Another thread running through this collection is the question of how contemporary entertainment productions deal with older national stereotypes. In his essay on The Savage Eye (RTÉ, 2009-2014),Thierry Robin considers how David McSavage (aka David Andrews jnr.) its co-creator and star, tears into a series of recognisable Irish types – the priest, the politician, the rural publican – with scant regard for political correctness or the sensitivities of the television audience. Nor does it spare national treasures, such as Mary Robinson, Pat Kenny and Joe Duffy, the latter consistently portrayed as being aroused by the misery stories related by members of the public on his hugely popular confessional phone-in radio show. Yet, under this display of anarchy, Robin astutely notes: “the series is actually driven by a highly moralizing political agenda denouncing corruption, sleaze, incoherence, superficiality, hypocrisy, intolerance – e.g. homophobia, racism, bigotry, sectarianism, chauvinism. As usual with satire, the transgression on the surface hides a craving for order at a deeper level” (98). Still, the series reflects on many of the new formations of the Celtic Tiger era, most notably the reversal of fate that sees the Irish, once the victims of racism, now proved to be racist themselves. Thus, old stereotypes are replaced with new and the series usefully draws attention to the anxieties of the new post-Celtic, post-Capitalist, post-Catholic Ireland around questions of national identity and belonging.

The theme of nostalgia promised in the book’s sub-title emerges in relation to one particular series, Moone Boy (Sky One, 2012-15). Based on actor Chris O’Dowd’s personal recollections of growing up in small-town Ireland, the series was hugely popular both in Ireland and overseas. Anthony McIntyre analyses Moone Boy as informed by O’Dowd’s “down home” persona and his distance from the hedonistic excesses of Celtic Tiger-era stars such as Colin Farrell and Jonathan Rhys Meyers. This is then located within a space (small-town Ireland) and time (the late 1980s) before the country was transformed by the boom economy. The kind of nostalgia evoked by this reinvention of an Ireland of simpler times, McIntyre convincingly argues, speaks to an attempt to “shore up a fractious present through recourse to a more optimistic past” (145). In this happy past, the Moone family’s relative poverty brought them together rather than destroying them as it might have in a series set in post-Celtic Tiger Ireland. Yet, at the same time, as he argues, the series speaks to male anxieties around the erosion of authority during the recession (or mancession, if you must). Where it allows for a reading as a progressive text is in its refusal to render weird the youngsters’ playful attitude to conventional masculine roles.

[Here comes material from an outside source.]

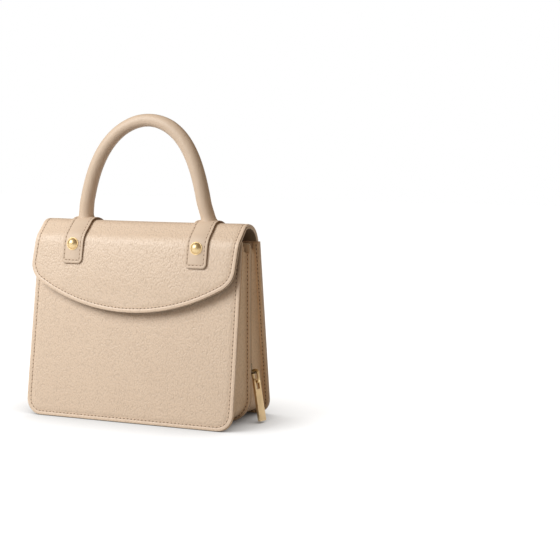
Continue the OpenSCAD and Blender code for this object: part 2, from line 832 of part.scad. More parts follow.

Several of the series analysed in this collection are literary adaptations and the book ends with Ruth Lysaght’s analysis of three short Irish-language adaptations for Irish-language broadcaster, TG4. Unusually for this volume, the past here is seen not as the bearer of unspeakable histories but as a repository of cultural riches, heretofore buried as a consequence of the minority status of the Irish language in which the original stories were written. What Lysaght’s essay does have in common with the other contributions is a light theoretical touch. It is interesting how little existing theoretical (as opposed to historical) work exists on Irish television for these contributors to draw on and develop, which in turn points to the under-development of Irish television studies as a discipline. This very useful reader goes some considerable way to righting this and one hopes will inspire others to follow. It is also to be hoped that future generations of Irish television scholars will have at their disposal greater access to Irish programme making than is currently the situation, and which will allow this emerging discipline to take its place amongst other national television studies.